A lack of action from world governments could lead to an over-reliance on the private sector to respond to climate change, Alston wrote. This could cause not only a climate-apartheid scenario, but also the destruction of the rule of law.

“…a wide range of civil and political rights are every bit at risk,” he wrote. “The risk of community discontent, of growing inequality, and of even greater levels of deprivation among some groups, will likely stimulate nationalist, xenophobic, racist and other responses. Maintaining a balanced approach to civil and political rights will be extremely complex.”

Alston criticized several countries for taking “short-sighted steps in the wrong direction”: Brazil, for promising to open up the Amazon Rainforest for mining; the US, for placing former lobbyists in oversight roles and “actively silencing and obfuscating climate science”; and China, for “exporting coal-fired power plants abroad and failing to implement its regulations for methane emissions at home.”

Alston also wrote that the UN’s actions have been “patently inadequate” and “entirely disproportionate to the urgency and magnitude of the threat.” The new report is set to be presented to the UN Human Rights Council on Friday.

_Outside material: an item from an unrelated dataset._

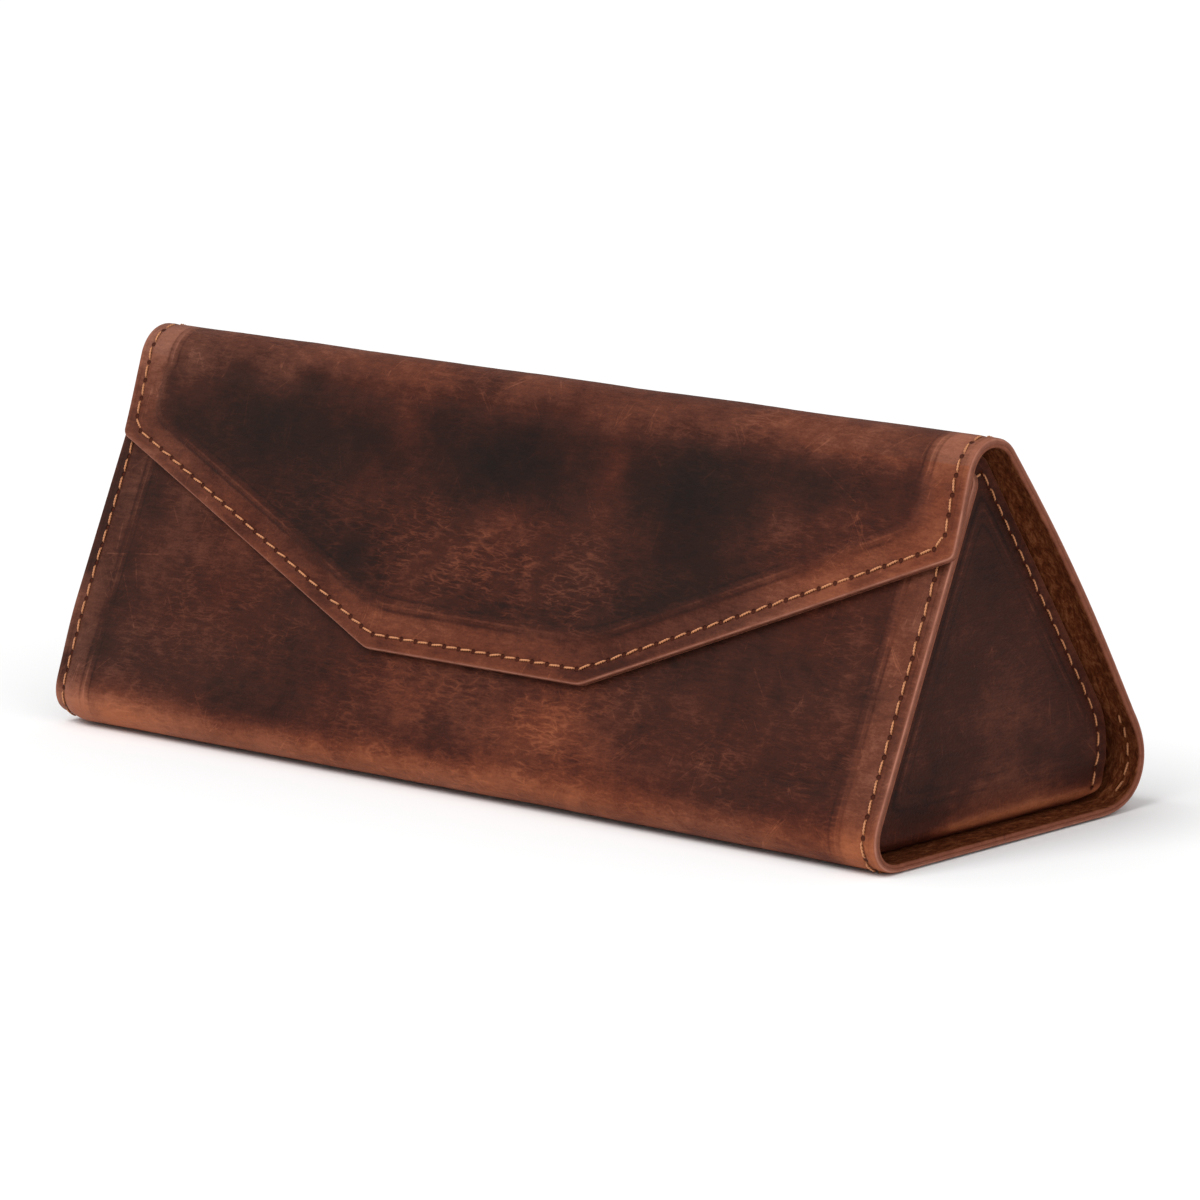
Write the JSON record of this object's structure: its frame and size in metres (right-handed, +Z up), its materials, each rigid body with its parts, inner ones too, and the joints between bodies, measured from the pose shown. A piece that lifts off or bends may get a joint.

Climate change and inequality

The poorest populations will likely suffer most from climate change, primarily because they’re more likely to live in areas that are especially vulnerable to natural disasters, sea-level rise and volatile market changes. But it’s worth noting that, in general, these poor populations actually contribute the least to global emissions.

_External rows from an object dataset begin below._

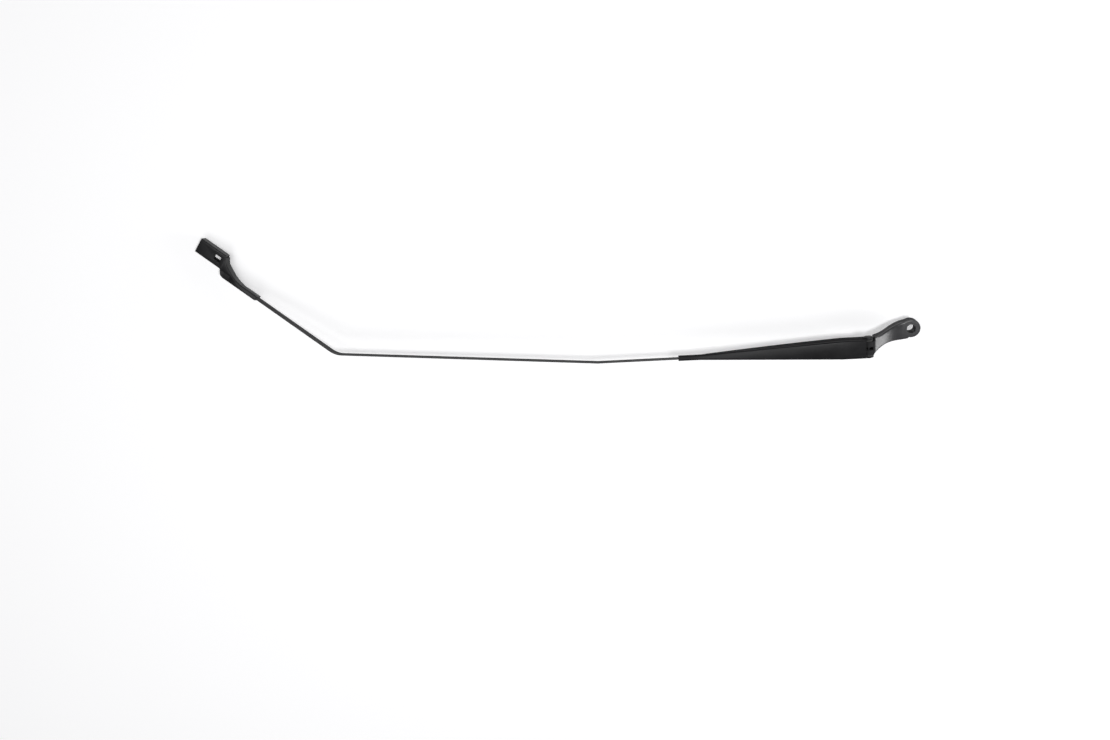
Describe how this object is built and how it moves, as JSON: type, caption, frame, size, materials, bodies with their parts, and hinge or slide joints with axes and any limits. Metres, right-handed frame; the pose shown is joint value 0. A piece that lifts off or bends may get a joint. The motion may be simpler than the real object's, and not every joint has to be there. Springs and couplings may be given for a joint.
{
  "type": "windscreen wiper arm",
  "caption": "Sprung wiper arm: a bored head, a folding tapered channel over a tension spring, a long bent flat strip on edge, and an offset flanged clip for the blade.",
  "frame": {"origin": "on the spindle axis, at the foot of the head's eye", "axes": "+Z along the spindle towards the outer face; the arm runs along -X from the hinge; +Y is the side that the blade clip is bent towards"},
  "size_m": [0.856, 0.1836, 0.0452],
  "materials": {
    "arm_paint": "satin",
    "head_paint": "satin",
    "plain_steel": "satin",
    "bush_plastic": "matte"
  },
  "bodies": {
    "head": {"mounting_head": "head_paint", "near_bush": "bush_plastic", "far_bush": "bush_plastic", "link_pin": "plain_steel"},
    "arm": {"hinge_pin": "plain_steel", "retainer": "arm_paint", "arm_bar": "arm_paint", "blade_clip": "arm_paint"},
    "link": {"spring_link": "plain_steel"},
    "spring": {"tension_spring": "plain_steel"}
  },
  "joints": [
    {"name": "arm_lift", "type": "hinge", "parent": "head", "child": "arm", "pos_m": [-0.0493, -0.0174, 0.0225], "axis": [0, 1, 0], "range_deg": [0, 80]},
    {"name": "link_swing", "type": "hinge", "parent": "head", "child": "link", "pos_m": [-0.0458, -0.0174, 0.014], "axis": [0, 1, 0], "range_deg": [0, 76]},
    {"name": "spring_stretch", "type": "slide", "parent": "link", "child": "spring", "axis": [-0.9969, 0, 0.079], "range_m": [0, 0.006], "deforming": ["tension_spring"]}
  ],
  "couplings": [
    {"joint": "link_swing", "follows": "arm_lift", "ratio": 0.9264},
    {"joint": "spring_stretch", "follows": "arm_lift", "m_per_rad": 0.00372}
  ]
}
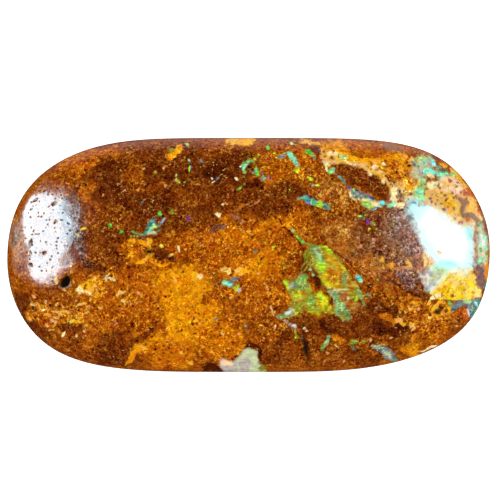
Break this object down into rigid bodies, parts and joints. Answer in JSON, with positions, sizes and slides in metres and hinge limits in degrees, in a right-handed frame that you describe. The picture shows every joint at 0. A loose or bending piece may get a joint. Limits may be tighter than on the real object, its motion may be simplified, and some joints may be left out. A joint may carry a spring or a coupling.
{
  "type": "boulder opal cabochon",
  "caption": "Long oval polished boulder opal stone with a low dome, a rounded rim and a flat back to set it on.",
  "frame": {"origin": "middle of the flat back, at the centre of the stone's outline", "axes": "+X along the stone's length, +Y across it, +Z out of the domed polished face"},
  "size_m": [0.0338, 0.0164, 0.0056],
  "materials": {
    "polished_boulder_opal": "polished brown ironstone with veins and patches of green, blue and pale opal"
  },
  "bodies": {
    "root": {"boulder_opal": "polished_boulder_opal"}
  },
  "joints": []
}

“The poorest half of the world’s population—3.5 billion people—is responsible for just 10 percent of carbon emissions, while the richest 10 percent are responsible for a full half,” Alston wrote. “A person in the wealthiest 1 percent uses 175 times more carbon than one in the bottom 10 percent.”

Climate change has increasingly become a focus of human rights groups, due in part to these disparities. In 2015, the Paris Agreement became the first climate-related treaty to mention human rights, stating that all parties must acknowledge their obligations to groups such as migrants, indigenous peoples and people in vulnerable situations.

Alston wrote that it’s time for the U.N. Human Rights Council to devise “specific actions.”

“The Human Rights Council can no longer afford to rely only on the time-honored techniques of organizing expert panels, calling for reports that lead nowhere, urging others to do more but doing little itself, and adopting wide-ranging but inconclusive and highly aspirational resolutions,” he wrote. “It should commission an urgent expert study to identify options available and organize a high-level working group to propose and monitor specific actions.”